Irrespective of IAEA and subsequent UN sanctions, any physical attack on Iran's Natanz plant would constitute an act of war. There is very little doubt that the US reads that any attack on Natanz – a US or Israeli air-strike like the Israeli attack on Osirik reactor – would rapidly escalate to war, with this strike as the first act. Therefore the choice of a virus attack instead of physical one that could still delay or derail the Natanz fuel enrichment plant.

There is little doubt that the US was a part of this attack, though some claim it was a joint US-Israeli operation. The sophistication of the virus and the knowledge it had to have of Natanz precludes it being a private enterprise. In any case, the US and the Israelis have been doing a nudge-nudge, wink-wink denial of the Stuxnet attack, leaving very little doubt of the origin of this virus.

The question we need to ask is by changing the mode of attack, is it any different than a conventional attack which fulfils the same purpose? The second question is that if Iran retaliates by a similar virus attack on an US installation, what would be the US reaction? And the third, perhaps the most important – how do we prevent such viruses attacking other vital installations in any country which might not be targets, but could still get infected.

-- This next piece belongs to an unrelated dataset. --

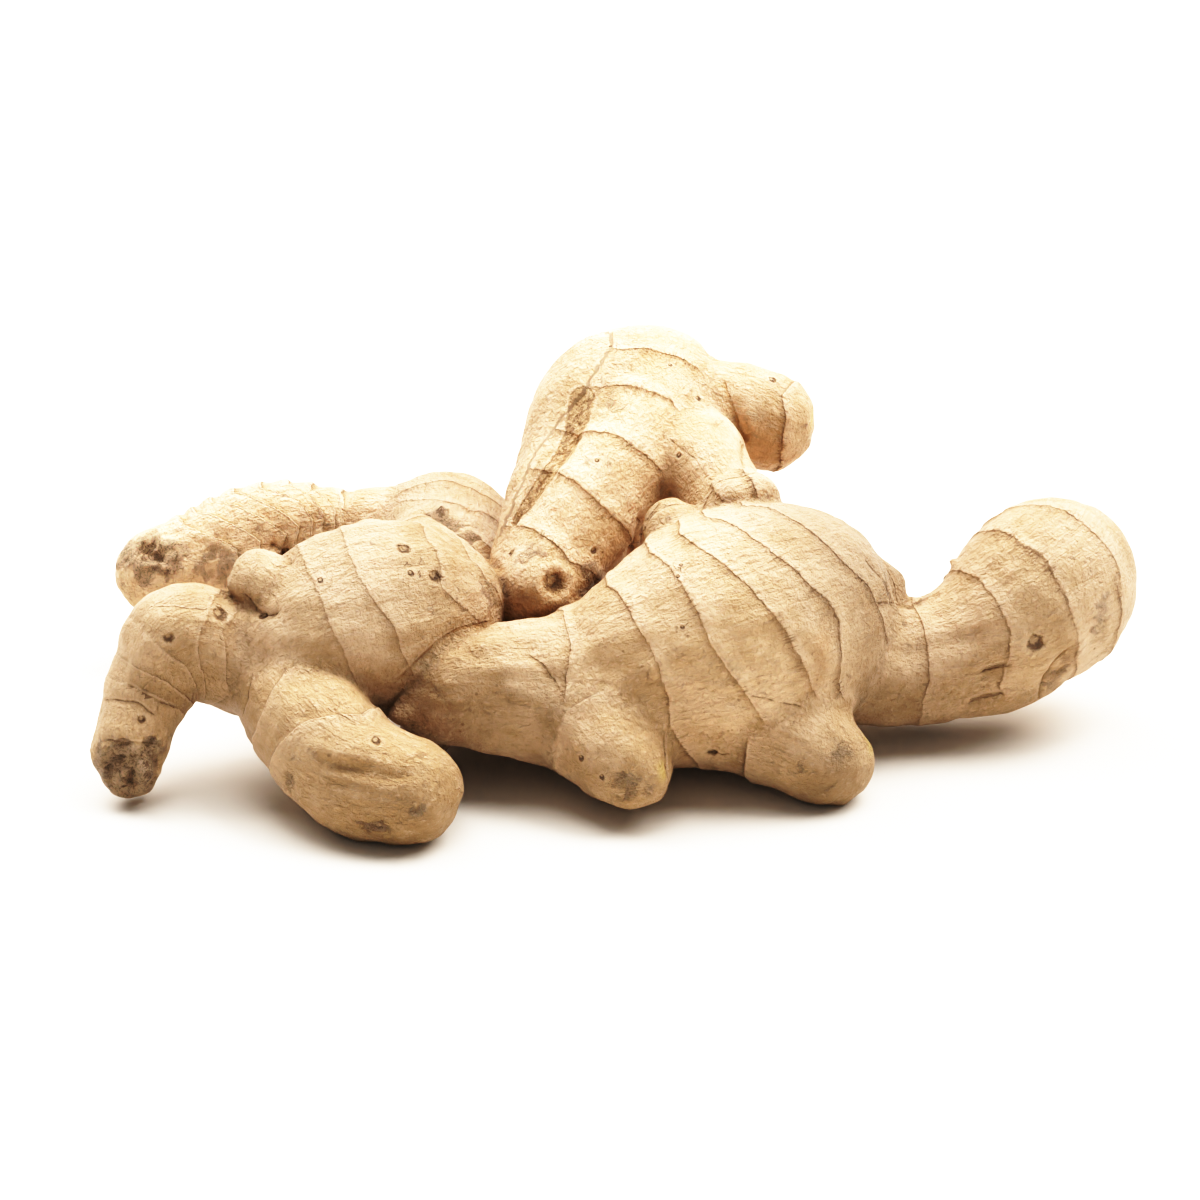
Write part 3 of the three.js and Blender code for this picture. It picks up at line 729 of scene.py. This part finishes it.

The US position is clear on this – while the US is allowed to attack other countries using such cyber attacks, any attack on US installations would lead to a conventional retaliation – in the US books, there is no difference between a conventional or a cyber attack as long as it creates a similar impact. But it still retains the right to target others it considers attack worthy. As it explained privately and its proponents state publicly, Stuxnet is justified as it “saved” Iran for bombing.

What should concern all of us is that we have now added a new dimension to war as it is understood. War in cyber space is also war, but the problem who is the originator and whether the attack is deliberate is far more difficult to define. By initiating this new form of attack, the US has deliberately brought in a whole new range of warfare and weapons into play. And as the infection of drone attack centre shows, others will surely follow where the US has lead – whether it is drones or other new forms of warfare.

Welcome to brave new wars of the 21st century: drones and computer wars.